Commercial spamflooding used by crooks to tie up their victims at key moments

Security expert Brian Krebs was the target of a malicious email flood, and writes firsthand about the experience. These floods -- which can be directed at any and all of your phone (voice or SMS) and email -- are used by crooks who want to busy-out all their victims' communications channels while they are ripping them off electronically. This kind of flooding is available as a (surprisingly cheap) commercial service.

Used mostly in private for myself and now offered to the respected public.

Spam using bots, having decent SMTP accounts.

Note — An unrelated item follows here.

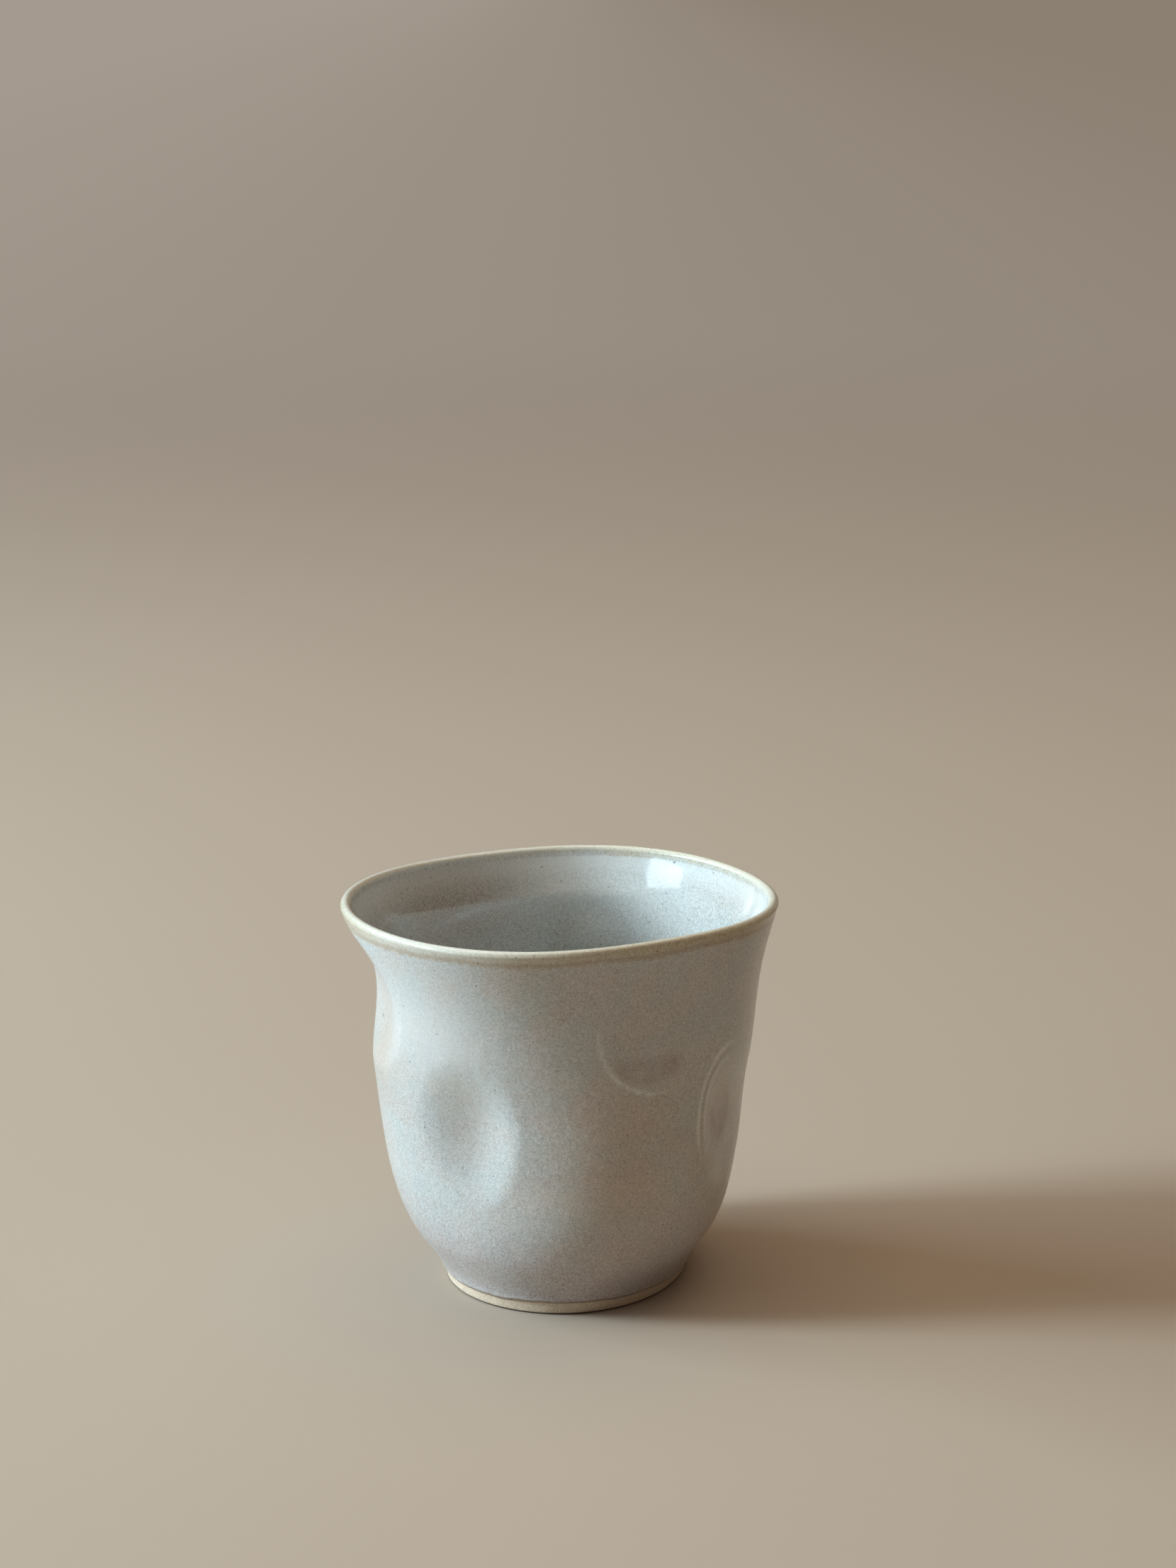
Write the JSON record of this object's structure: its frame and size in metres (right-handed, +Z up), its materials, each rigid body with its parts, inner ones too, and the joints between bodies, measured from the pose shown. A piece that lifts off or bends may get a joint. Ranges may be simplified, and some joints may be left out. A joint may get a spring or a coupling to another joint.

Doing email floods using bots. Complete randomization of the letter, so the user could not block the flood by the signatures.

Flooder is capable of the following functionality:

Huge wave of emails is being instantly sent to the victim. (depending on the server load and amount of emails to be flooded)

Delivery rate of 60-65% — depending on the SMTP servers.

Limit for flooding single email account on this server is 100,000 emails.

Plan – Children – 25,000 emails — $25
Plan – Medium – 50,000 emails — $40
Plan – Hard – 75,000 emails — $55
Plan – Monster – 100,000 emails — $70

Cyberheist Smokescreen: Email, Phone, SMS Floods


  1. krebs walks into a seedy bar, and the bartender says “what’ll ya have?” krebs orders a full bottle of mezcal tequila, opens it, and pours the contents on the floor. the dumbfounded barkeep has to know why he did it, and krebs replies “just here to remove a worm.”

  2. Hmmm…doesn’t Marcus do something like this to another classmate early in Little Brother creating a diversion so he and his friends sneak out of class?

  3. This sounds very Shadowrun.  Tie up the corporate network to cause a distraction while your team sneaks in to kidnap/rescue/recruit a talented employee who’s been working on a brilliant unauthorized side project.   Plus orks.